Parlez-moi du French Chabad…
Ma femme et moi avec notre premier bébé de 11 mois sommes donc arrivés à Miami en 1991. J’étais envoyé par le Rabbi en tant qu’enseignant dans l’école Habad de Miami Beach. Dès notre arrivée, en 1991 donc, j’ai mis une annonce dans le journal offrant des cours de Torah en français. Une personne m’a répondu et nous avons commencé à étudier la Torah ensemble. Après quelques années cette personne et toute sa famille sont maintenant très pratiquantes. En tout cas c’est comme ça que le futur « French Chabad » a commencé.
En 2002 beaucoup de Français ont commencé à venir s’installer à Miami. Je prenais alors un après-midi par semaine pour aller visiter tous ces nouveaux arrivants français. Au fur et à mesure des années, cette communauté française a tellement grandi que depuis nous avons plusieurs personnes qui travaillent à temps plein pour le « French Chabad », plusieurs intervenants réguliers pour des cours à travers toute la région et un groupe important de volontaires. Le « French Chabad » est maintenant un Talmud Torah dans deux emplacements, un Gan Israël, des activités pour les ados, les jeunes adultes et une dizaine de programmes hebdomadaires pour hommes et femmes. Nous avons aussi des événements mensuels pour les dames, des fêtes comme Hanoukka et Pourim et une superbe publication hebdomadaire, le tout en français.

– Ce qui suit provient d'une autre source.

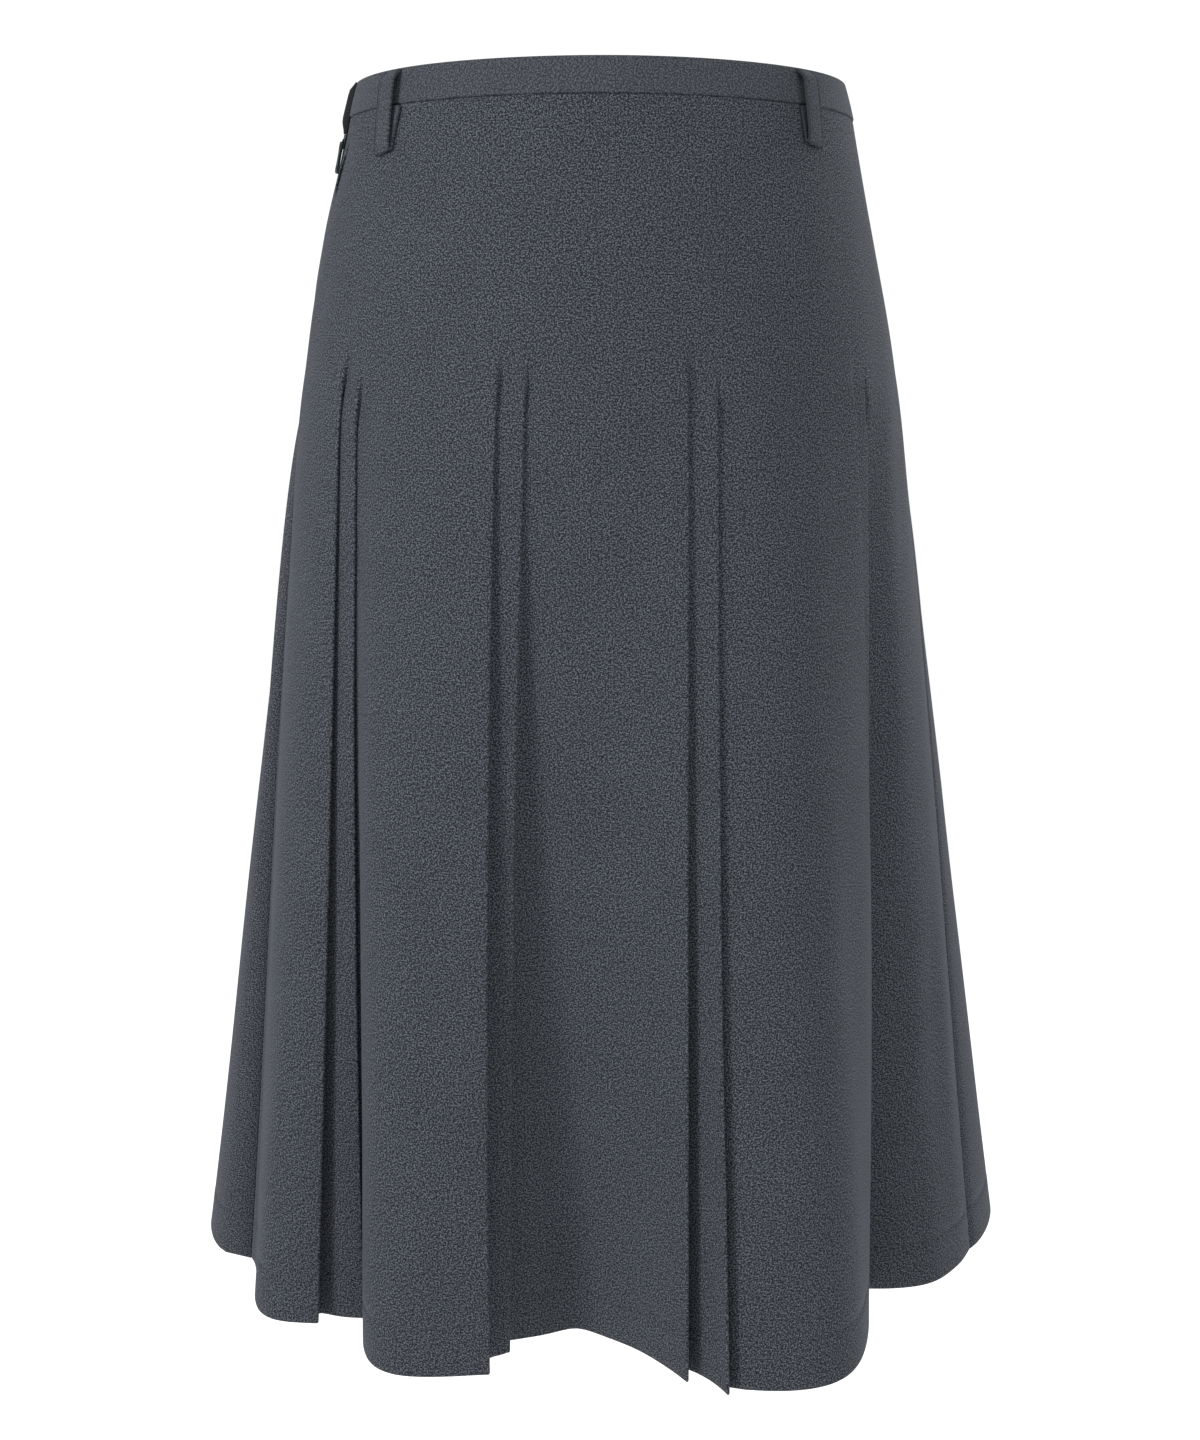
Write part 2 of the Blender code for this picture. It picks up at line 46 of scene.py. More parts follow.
camera.location = (0.0, -0.975, -0.172)
camera.rotation_euler = (math.radians(78.0), 0.0, 0.0)
bpy.context.scene.collection.objects.link(camera)
bpy.context.scene.camera = camera
bpy.context.scene.view_settings.view_transform = "Standard"


# ---------------------------------------------------------------- studio
# A pale floor well below the hem, an even white surround, a soft box from the front left
# with a wide weak one facing it, and a tall box behind each side for the cloth's bright edges.
WHITE = (1.0, 1.0, 1.0, 1.0)
FLOOR_Z = -1.25
FLOOR_HALF = 16.0
FLOOR_GLOW = 0.65         # what the camera sees the floor give out
SURROUND_LIGHT = 0.38     # the surround as a light
SURROUND_SEEN = 1.05      # the surround as the camera sees it, plain white

# name, place, level on the skirt's axis that the lamp aims at, width, height, watts
SOFTBOXES = (
    ("front_box", (-2.05, -1.55, 0.65), -0.38, 0.8, 0.8, 42.0),
    ("fill_box", (1.7, -1.8, 0.5), -0.38, 2.0, 2.0, 19.0),
    ("left_box", (-1.5, 0.75, -0.2), -0.35, 0.5, 1.7, 1.2),
    ("right_box", (1.5, 0.75, 0.2), -0.25, 0.5, 1.2, 8.5),
)
for name, place, aim, width, height, watts in SOFTBOXES:
    data = bpy.data.lights.new(name, "AREA")
    data.shape = "RECTANGLE"
    data.size = width
    data.size_y = height
    data.energy = watts
    lamp = bpy.data.objects.new(name, data)
    lamp.location = place
    way = Vector((0.0, 0.0, aim)) - Vector(place)
    lamp.rotation_euler = way.to_track_quat("-Z", "Y").to_euler()
    bpy.context.scene.collection.objects.link(lamp)


class NodeWriter:
    """Adds nodes to a tree in short form, with links or values by the socket's name or place."""

    def __init__(self, tree):
        self.tree = tree

    def node(self, kind, values=None, **settings):
        made = self.tree.nodes.new(kind)
        for key, value in settings.items():
            setattr(made, key, value)
        for key, value in (values or {}).items():
            socket = made.inputs[key]
            if isinstance(value, bpy.types.NodeSocket):
                self.tree.links.new(value, socket)
            else:
                socket.default_value = value
        return made

    def math(self, operation, a, b=0.0, c=0.0):
        return self.node("ShaderNodeMath", {0: a, 1: b, 2: c}, operation=operation).outputs[0]

    def noise(self, vector, scale, detail=2.0, roughness=0.5):
        values = {"Vector": vector, "Scale": scale, "Detail": detail, "Roughness": roughness}
        return self.node("ShaderNodeTexNoise", values).outputs["Fac"]

    def stretch(self, vector, scale):
        values = {"Vector": vector, "Scale": scale}
        return self.node("ShaderNodeMapping", values).outputs["Vector"]

    def dot(self, a, b):
        made = self.node("ShaderNodeVectorMath", {0: a, 1: b}, operation="DOT_PRODUCT")
        return made.outputs["Value"]

    def blend(self, share, a, b):
        return self.node("ShaderNodeMix", {0: share, 6: a, 7: b}, data_type="RGBA").outputs[2]

    def ramp(self, value, low, high):
        values = {"Value": value, "From Min": low, "From Max": high}
        return self.node("ShaderNodeMapRange", values).outputs["Result"]

    def bump(self, height, strength, distance):
        values = {"Height": height, "Strength": strength, "Distance": distance}
        return self.node("ShaderNodeBump", values).outputs["Normal"]

    def feed(self, target, **sources):
        """Links outputs to the sockets of a node, by the sockets' names."""
        for label, output in sources.items():
            self.tree.links.new(output, target.inputs[label.replace("_", " ")])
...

La synagogue de Bal Harbour est impressionnante…
C’est un endroit extraordinaire, une vraie ruche d’abeilles qui bourdonne d’activités et de programmes. Le tout développé grâce au dévouement extraordinaire du Rav Chalom Lipsker et de son épouse la Rabbanite Chana Lipskar. Il faut savoir que peu avant leur installation à Bal Harbour il y avait des panneaux dans certains endroits qui disaient “interdit aux chiens et aux juifs.” Grâce à leurs efforts, « Bal Harbour » est maintenant une communauté juive très vibrante. Nous sommes très reconnaissants à la « Shul de Bal Harbour » de recevoir le « French Chabad ».
Quel lien faites-vous entre l’antisémitisme et l’installation de juifs en Floride ?
Je pense que le lien est très fort. Beaucoup ont quitté la France et se sont installés aux États-Unis justement à cause de l’antisémitisme et de la sensation de ne pas avoir d’avenir juif en France. Il y a plus de 650 000 juifs en Floride du Sud c’est-à-dire Miami et ses banlieues éloignées. Nous avons plus de mille familles françaises dans cette même région.
Est-il nécessaire d’être pratiquant pour fréquenter le « French Chabad » ?
Absolument pas ! La Torah et le judaïsme sont l’héritage de chaque juif. Le degré de pratique n’enlève rien à ce fait. Notre but est de faire découvrir, approfondir, renforcer ce lien inné entre un juif et son héritage.
Quels liens entretenez-vous avec Israël ?
La Terre d’Israël est notre foyer ancestral et donc le lien est incontournable. Nous avons des liens bien sûr avec la France puisque nous y voyageons fréquemment. Nous importons aussi nos livres de Torah et de prières en français. Nous entretenons aussi des liens très étroits avec le Consulat général de France à Miami.
Comment les juifs en Floride vivent les événements en Israël ?
Comme tout le monde. C’est extrêmement difficile et douloureux. Cependant la communauté juive s’est très vite mobilisée pour lever des fonds et du matériel et envoyer ça en Israël. Plusieurs Beit Chabad de Floride on fait des allers et retours entre la Floride et Israël pour apporter un soutien moral et matériel.
Qu’est-ce qu’être juif de nos jours ?
Je ne pense pas que la définition ait changé à travers l’Histoire. Être juif c’est être chargé de mission par Dieu. C’est révéler le plan divin de la création autour de soi. Cela étant accompli par l’intermédiaire de nos mitzvot – nos bonnes actions, guidées par l’étude de la Torah. Chacun le fait à sa manière.